Client (HTTP/1.1) Server
| (Open TCP Connection)
|---- GET /page1 ---------->
|<--- 200 OK --------------
|---- GET /page2 ---------->
|<--- 200 OK --------------
| (Close TCP Connection)
In older or incompatible scenarios, the Connection: close header indicates the connection should drop after the current request/response.
Chunked Transfer Encoding
When a server cannot know the final content length in advance, it can send the response in chunks. The server sends the size of each chunk, followed by the chunk data:
HTTP/1.1 200 OK
Transfer-Encoding: chunked
4
Wiki
5
pedia
0
In this example, the response is broken into two chunks, “Wiki” (4 bytes) and “pedia” (5 bytes). A final size of 0 indicates the end of chunks.
HTTP/2: Multiplexing and Performance
HTTP/2 introduced a binary framing layer, allowing multiple request-response exchanges (streams) to occur simultaneously over a single TCP connection. This solves the head-of-line blocking problem in HTTP/1.1. Features include:
- Multiplexing: Multiple streams of data interleave on one connection.

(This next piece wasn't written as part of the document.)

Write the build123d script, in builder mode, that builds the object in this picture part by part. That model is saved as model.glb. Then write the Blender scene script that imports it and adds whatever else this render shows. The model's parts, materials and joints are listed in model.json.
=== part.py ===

- Header Compression: Reduces overhead from verbose headers.
- Server Push: The server can proactively send resources it anticipates the client will need.
An outline of HTTP/2 multiplexing:
HTTP/2 Connection (Single TCP)
+----------+----------+----------+
| Stream 1 | Stream 3 | Stream 5 | -- streams can be interleaved
| | | |
+----------+----------+----------+
| Stream 2 | Stream 4 | Stream 6 | -- data frames arrive in any order
+----------+----------+----------+
HTTP/3: QUIC Protocol
HTTP/3 leverages QUIC, which uses UDP with built-in encryption and independent streams. It avoids TCP’s head-of-line blocking at the transport level and can recover more gracefully from packet loss. While still emerging, HTTP/3 aims to further reduce latency and connection setup times.
Security with HTTPS and TLS
Transport Layer Security (TLS) provides encryption, authentication, and data integrity for HTTP connections (known as HTTPS). The client and server perform a TLS handshake to negotiate cipher suites and exchange keys. This secures the data from eavesdropping or tampering.
Client Server
|-- TCP 3-Way Handshake --------->|
|<-------------------------------|
|-- TLS Handshake (Key Exchange)->|
|<-------------------------------|
|-- HTTP Request (Encrypted) ---->|
|<-- HTTP Response (Encrypted) --|
HTTP Performance and Capacity
A simplified concurrency formula for an HTTP server could be:
Max_Concurrent = (Threads or Connections) / (Avg_Request_Processing_Time)
If each request blocks one thread for the entire processing time, the maximum concurrency is limited. Non-blocking I/O or event-driven models can help scale better. Administrators often examine requests per second (RPS), throughput, and tail latencies (p95, p99) to gauge performance.
Example Usage with curl
Here are some basic commands demonstrating HTTP operations. Each example is followed by sample output and a short explanation.
GET Request
curl -X GET http://example.comExample output:
<html>
<head><title>Example Domain</title></head>
<body>Example website content.</body>
</html>
Explanation: The server returns an HTML page; status code is typically 200 OK.
POST with JSON Data
curl -X POST -H "Content-Type: application/json" \
-d '{"username":"alice","password":"secret"}' \
http://example.com/loginExample output:
{
"status": "logged_in",
"session": "abc123"
}Explanation: The server processes JSON input. Response includes session details if the login succeeded.
HEAD Request
curl -I http://example.com/index.htmlExample output:
HTTP/1.1 200 OK
Content-Type: text/html
Content-Length: 128
Explanation: The server returns only headers (no body). This is useful for verifying resource existence or last-modified time.
Best Practices and Modern Patterns
- Use HTTPS to secure data in transit.
- Employ caching headers (Cache-Control, ETag) to reduce bandwidth and latency.
- Prefer HTTP/2 or HTTP/3 in modern environments for multiplexing and better performance.
- Utilize content negotiation (Accept headers) for serving different resource representations.
- Monitor logs and metrics (status codes, latencies, error rates) to detect anomalies.
- Implement structured rate limiting or throttling to protect from excessive requests.
- Keep payloads minimal and use gzip or Brotli compression for large responses.